Start of Information shown

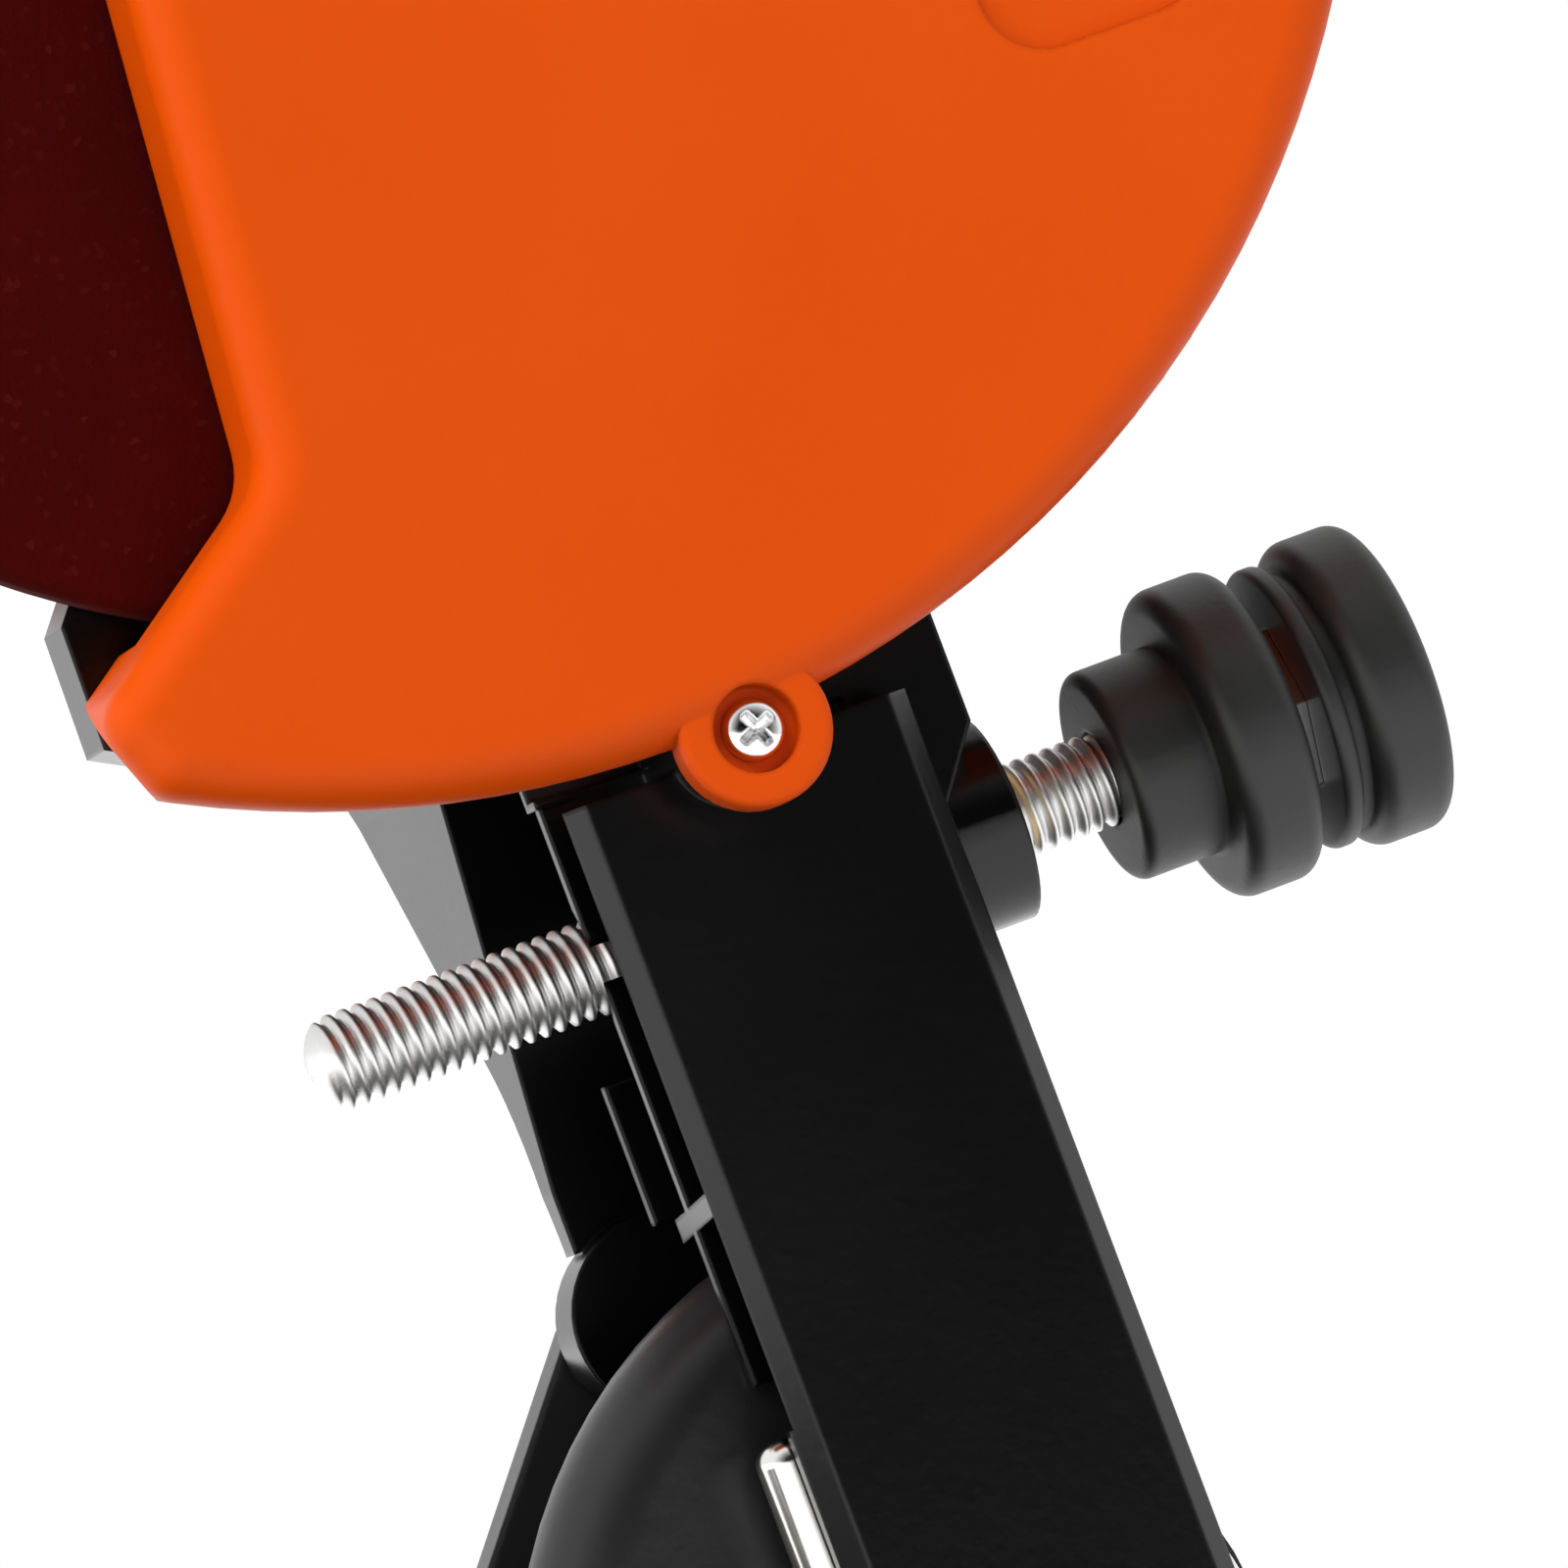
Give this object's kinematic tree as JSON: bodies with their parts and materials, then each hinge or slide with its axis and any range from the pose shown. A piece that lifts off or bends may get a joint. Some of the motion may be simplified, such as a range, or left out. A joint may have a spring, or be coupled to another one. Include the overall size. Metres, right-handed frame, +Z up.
{
  "type": "electric chainsaw sharpener",
  "caption": "Bench-mounted electric grinder that sharpens saw chains: a hinged arm lowers a guarded abrasive wheel onto a chain held in a swivelling vice.",
  "frame": {"origin": "centre of the base's underside, on the bench, midway between the four bench bolt holes", "axes": "+Z up, +X towards the side that the wheel's cover faces, -Y towards the operator; the wheel's mid-plane is X = 0"},
  "size_m": [0.163, 0.2295, 0.3166],
  "materials": {
    "base_paint": "satin black paint on cast metal",
    "scale_plate": "anodised plate with printed lines",
    "steel": "zinc-plated steel",
    "spring_chrome": "bright spring wire",
    "screw_steel": "bright rolled thread",
    "screw_chrome": "bright plated",
    "brass": "turned brass",
    "cover_orange": "satin moulded orange plastic",
    "arm_plastic": "satin moulded black plastic",
    "knob_plastic": "matte black plastic",
    "bush_plastic": "natural nylon",
    "bush_rubber": "matte black rubber",
    "grip_rubber": "soft ribbed rubber",
    "switch_black": "black plastic",
    "switch_red": "gloss red plastic",
    "lamination": "stacked sheet steel with windings",
    "copper": "copper bars",
    "carbon": "pressed carbon",
    "wheel_abrasive": "bonded dark red abrasive"
  },
  "bodies": {
    "base": {"base_casting": "base_paint", "angle_scale": "scale_plate", "stop_pad": "steel", "hinge_axle": "steel", "hinge_nut": "steel", "hinge_washer": "steel", "return_spring": "spring_chrome"},
    "vice": {"vice_table": "base_paint", "rear_rail": "steel", "vice_screws": "steel", "guide_pins": "steel", "stop_bracket": "base_paint", "pivot_bolt": "steel", "pivot_washer": "steel"},
    "jaw": {"front_rail": "steel"},
    "clamp": {"clamp_screw": "steel", "clamp_knob": "knob_plastic"},
    "chain_stop": {"stop_rod": "steel", "stop_knob": "knob_plastic"},
    "pawl": {"stop_pawl": "steel"},
    "vice_lock": {"vice_lock_screw": "steel", "vice_lock_knob": "knob_plastic"},
    "arm": {"arm_casting": "arm_plastic", "arm_bushes": "bush_plastic", "guard_cover": "cover_orange", "cover_screws": "screw_chrome", "thread_insert": "brass", "motor_housing": "cover_orange", "housing_screws": "screw_chrome", "end_cap": "arm_plastic", "stator": "lamination", "front_bearing": "steel", "rear_bearing": "steel", "carbon_brushes": "carbon", "brush_caps": "arm_plastic", "cord_bush": "bush_rubber", "handle_bar": "steel", "handle_grip": "grip_rubber", "switch_body": "switch_black"},
    "switch": {"switch_rocker": "switch_red"},
    "spindle": {"rotor": "lamination", "commutator": "copper", "cooling_fan": "bush_plastic", "inner_flange": "steel", "grinding_wheel": "wheel_abrasive", "outer_flange": "steel", "spindle_nut": "screw_chrome"},
    "depth_stop": {"limit_screw": "screw_steel", "limit_nut": "screw_chrome", "limit_knob": "knob_plastic"},
    "depth_lock": {"lock_knob": "knob_plastic"}
  },
  "joints": [
    {"name": "arm_swing", "type": "hinge", "parent": "base", "child": "arm", "pos_m": [0, 0.06539, 0.078], "axis": [1, 0, 0], "range_deg": [0, 55], "stiffness_Nm_per_rad": 3, "springref_deg": -34.38, "deforming": ["return_spring"]},
    {"name": "wheel_spin", "type": "hinge", "parent": "arm", "child": "spindle", "pos_m": [0, 0.01583, 0.19393], "axis": [1, 0, 0], "continuous": true},
    {"name": "depth_stop_travel", "type": "slide", "parent": "arm", "child": "depth_stop", "axis": [0, -0.933, -0.36], "range_m": [-0.008, 0.003]},
    {"name": "depth_lock_travel", "type": "slide", "parent": "depth_stop", "child": "depth_lock", "axis": [0, -0.933, -0.36], "range_m": [0, 0.003]},
    {"name": "switch_tilt", "type": "hinge", "parent": "arm", "child": "switch", "pos_m": [-0.034, -0.02055, 0.17989], "axis": [1, 0, 0], "range_deg": [-14, 0]},
    {"name": "vice_turn", "type": "hinge", "parent": "base", "child": "vice", "pos_m": [0, -0.058, 0.0324], "axis": [0, 0, 1], "range_deg": [-35, 35]},
    {"name": "jaw_travel", "type": "slide", "parent": "vice", "child": "jaw", "axis": [0, 1, 0], "range_m": [0, 0.0018]},
    {"name": "clamp_turn", "type": "hinge", "parent": "jaw", "child": "clamp", "pos_m": [0, -0.058, 0.0406], "axis": [0, 1, 0], "range_deg": [0, 518.4]},
    {"name": "vice_lock_turn", "type": "hinge", "parent": "base", "child": "vice_lock", "pos_m": [0, -0.108, 0.012], "axis": [0, 1, 0], "range_deg": [0, 180]},
    {"name": "chain_stop_feed", "type": "slide", "parent": "vice", "child": "chain_stop", "axis": [1, 0, 0], "range_m": [0, 0.005]},
    {"name": "pawl_flip", "type": "hinge", "parent": "chain_stop", "child": "pawl", "pos_m": [0.015, -0.0485, 0.0503], "axis": [1, 0, 0], "range_deg": [-100, 0]}
  ],
  "couplings": [
    {"joint": "clamp_turn", "follows": "jaw_travel", "rad_per_m": 5026.5}
  ]
}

End of Information shown

Work instructions
Return the material in full, exactly as shown.

Solution to this task
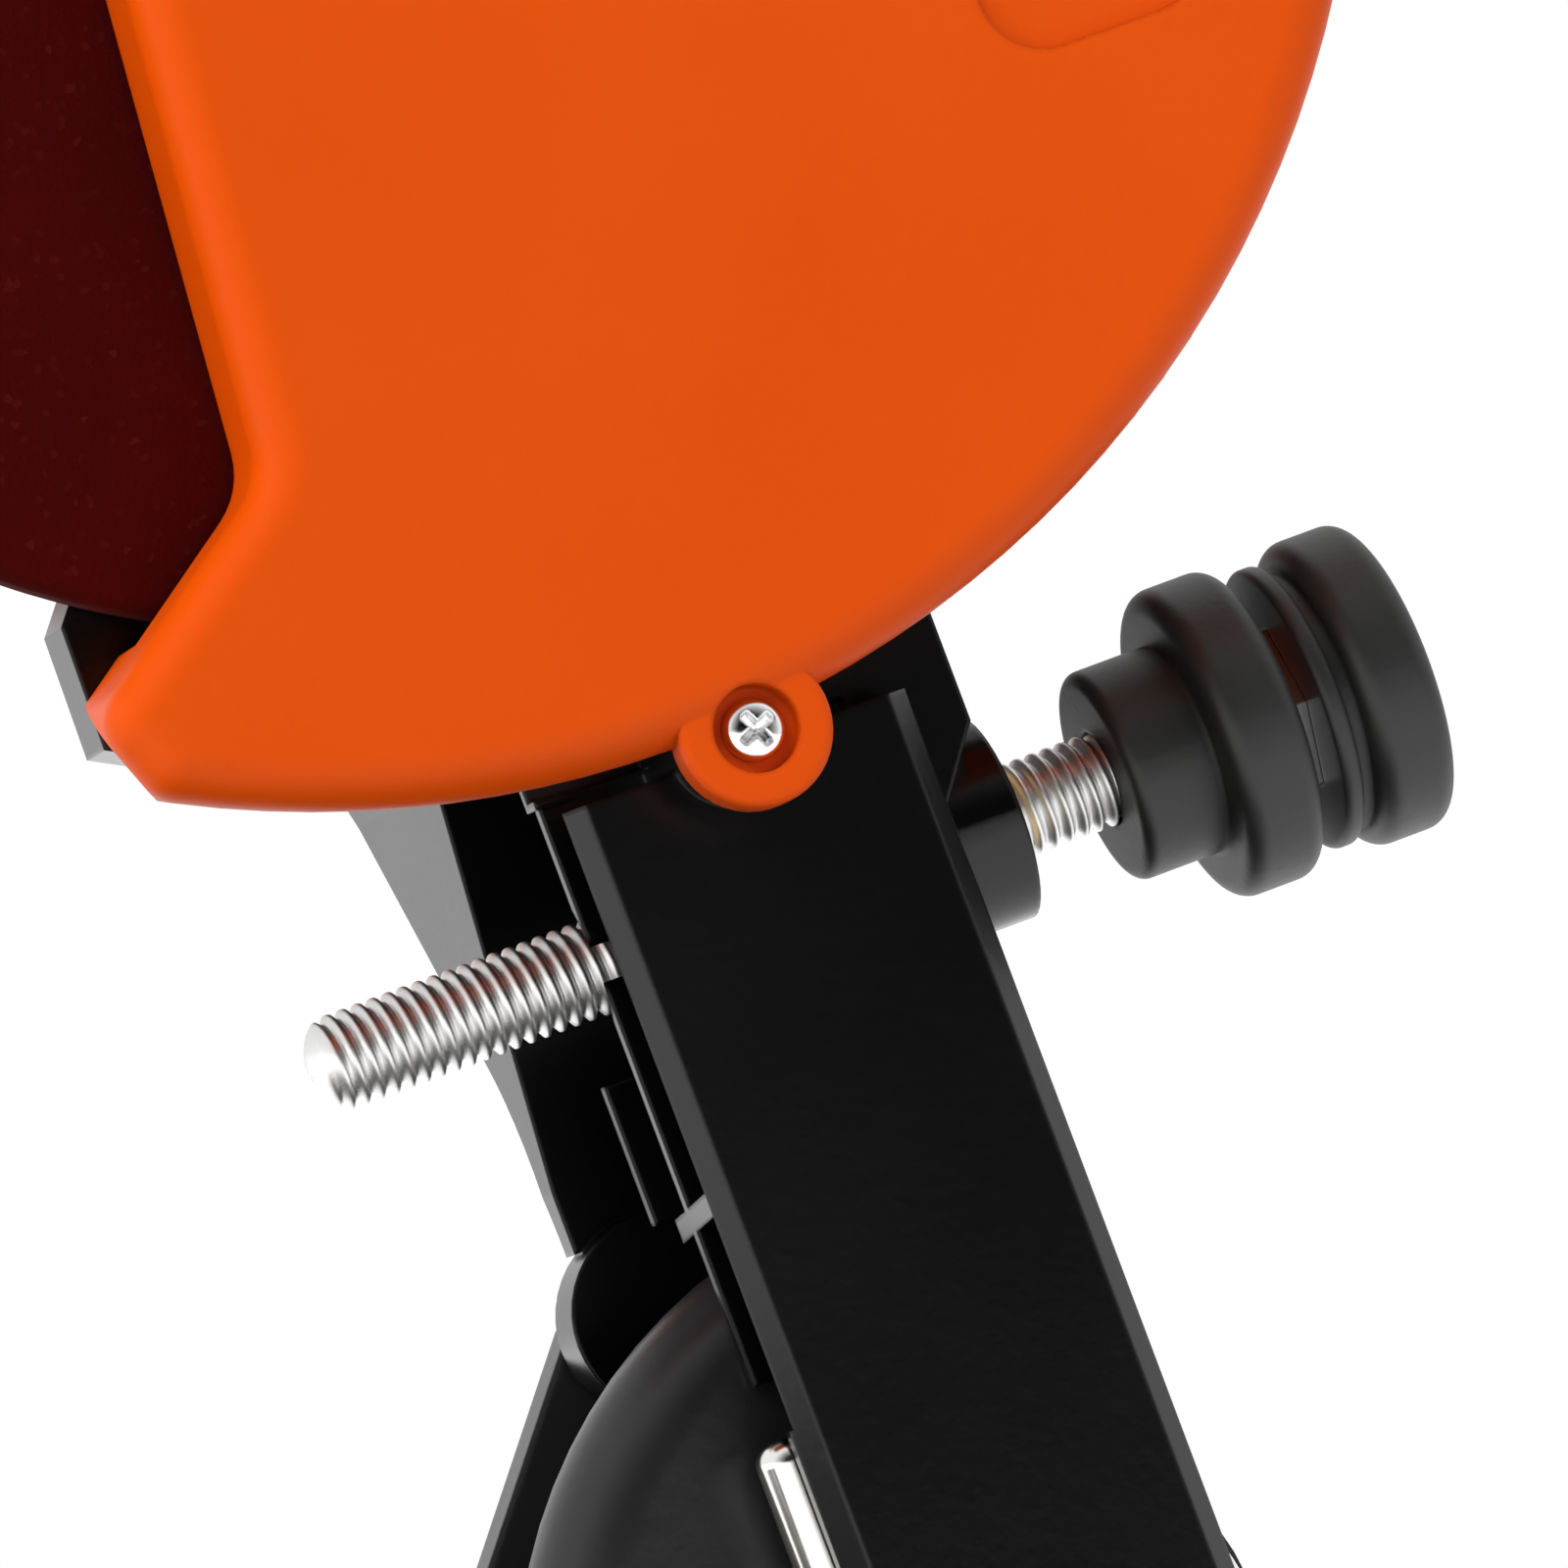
Give this object's kinematic tree as JSON: bodies with their parts and materials, then each hinge or slide with its axis and any range from the pose shown. A piece that lifts off or bends may get a joint. Some of the motion may be simplified, such as a range, or left out. A joint may have a spring, or be coupled to another one. Include the overall size. Metres, right-handed frame, +Z up.
{
  "type": "electric chainsaw sharpener",
  "caption": "Bench-mounted electric grinder that sharpens saw chains: a hinged arm lowers a guarded abrasive wheel onto a chain held in a swivelling vice.",
  "frame": {"origin": "centre of the base's underside, on the bench, midway between the four bench bolt holes", "axes": "+Z up, +X towards the side that the wheel's cover faces, -Y towards the operator; the wheel's mid-plane is X = 0"},
  "size_m": [0.163, 0.2295, 0.3166],
  "materials": {
    "base_paint": "satin black paint on cast metal",
    "scale_plate": "anodised plate with printed lines",
    "steel": "zinc-plated steel",
    "spring_chrome": "bright spring wire",
    "screw_steel": "bright rolled thread",
    "screw_chrome": "bright plated",
    "brass": "turned brass",
    "cover_orange": "satin moulded orange plastic",
    "arm_plastic": "satin moulded black plastic",
    "knob_plastic": "matte black plastic",
    "bush_plastic": "natural nylon",
    "bush_rubber": "matte black rubber",
    "grip_rubber": "soft ribbed rubber",
    "switch_black": "black plastic",
    "switch_red": "gloss red plastic",
    "lamination": "stacked sheet steel with windings",
    "copper": "copper bars",
    "carbon": "pressed carbon",
    "wheel_abrasive": "bonded dark red abrasive"
  },
  "bodies": {
    "base": {"base_casting": "base_paint", "angle_scale": "scale_plate", "stop_pad": "steel", "hinge_axle": "steel", "hinge_nut": "steel", "hinge_washer": "steel", "return_spring": "spring_chrome"},
    "vice": {"vice_table": "base_paint", "rear_rail": "steel", "vice_screws": "steel", "guide_pins": "steel", "stop_bracket": "base_paint", "pivot_bolt": "steel", "pivot_washer": "steel"},
    "jaw": {"front_rail": "steel"},
    "clamp": {"clamp_screw": "steel", "clamp_knob": "knob_plastic"},
    "chain_stop": {"stop_rod": "steel", "stop_knob": "knob_plastic"},
    "pawl": {"stop_pawl": "steel"},
    "vice_lock": {"vice_lock_screw": "steel", "vice_lock_knob": "knob_plastic"},
    "arm": {"arm_casting": "arm_plastic", "arm_bushes": "bush_plastic", "guard_cover": "cover_orange", "cover_screws": "screw_chrome", "thread_insert": "brass", "motor_housing": "cover_orange", "housing_screws": "screw_chrome", "end_cap": "arm_plastic", "stator": "lamination", "front_bearing": "steel", "rear_bearing": "steel", "carbon_brushes": "carbon", "brush_caps": "arm_plastic", "cord_bush": "bush_rubber", "handle_bar": "steel", "handle_grip": "grip_rubber", "switch_body": "switch_black"},
    "switch": {"switch_rocker": "switch_red"},
    "spindle": {"rotor": "lamination", "commutator": "copper", "cooling_fan": "bush_plastic", "inner_flange": "steel", "grinding_wheel": "wheel_abrasive", "outer_flange": "steel", "spindle_nut": "screw_chrome"},
    "depth_stop": {"limit_screw": "screw_steel", "limit_nut": "screw_chrome", "limit_knob": "knob_plastic"},
    "depth_lock": {"lock_knob": "knob_plastic"}
  },
  "joints": [
    {"name": "arm_swing", "type": "hinge", "parent": "base", "child": "arm", "pos_m": [0, 0.06539, 0.078], "axis": [1, 0, 0], "range_deg": [0, 55], "stiffness_Nm_per_rad": 3, "springref_deg": -34.38, "deforming": ["return_spring"]},
    {"name": "wheel_spin", "type": "hinge", "parent": "arm", "child": "spindle", "pos_m": [0, 0.01583, 0.19393], "axis": [1, 0, 0], "continuous": true},
    {"name": "depth_stop_travel", "type": "slide", "parent": "arm", "child": "depth_stop", "axis": [0, -0.933, -0.36], "range_m": [-0.008, 0.003]},
    {"name": "depth_lock_travel", "type": "slide", "parent": "depth_stop", "child": "depth_lock", "axis": [0, -0.933, -0.36], "range_m": [0, 0.003]},
    {"name": "switch_tilt", "type": "hinge", "parent": "arm", "child": "switch", "pos_m": [-0.034, -0.02055, 0.17989], "axis": [1, 0, 0], "range_deg": [-14, 0]},
    {"name": "vice_turn", "type": "hinge", "parent": "base", "child": "vice", "pos_m": [0, -0.058, 0.0324], "axis": [0, 0, 1], "range_deg": [-35, 35]},
    {"name": "jaw_travel", "type": "slide", "parent": "vice", "child": "jaw", "axis": [0, 1, 0], "range_m": [0, 0.0018]},
    {"name": "clamp_turn", "type": "hinge", "parent": "jaw", "child": "clamp", "pos_m": [0, -0.058, 0.0406], "axis": [0, 1, 0], "range_deg": [0, 518.4]},
    {"name": "vice_lock_turn", "type": "hinge", "parent": "base", "child": "vice_lock", "pos_m": [0, -0.108, 0.012], "axis": [0, 1, 0], "range_deg": [0, 180]},
    {"name": "chain_stop_feed", "type": "slide", "parent": "vice", "child": "chain_stop", "axis": [1, 0, 0], "range_m": [0, 0.005]},
    {"name": "pawl_flip", "type": "hinge", "parent": "chain_stop", "child": "pawl", "pos_m": [0.015, -0.0485, 0.0503], "axis": [1, 0, 0], "range_deg": [-100, 0]}
  ],
  "couplings": [
    {"joint": "clamp_turn", "follows": "jaw_travel", "rad_per_m": 5026.5}
  ]
}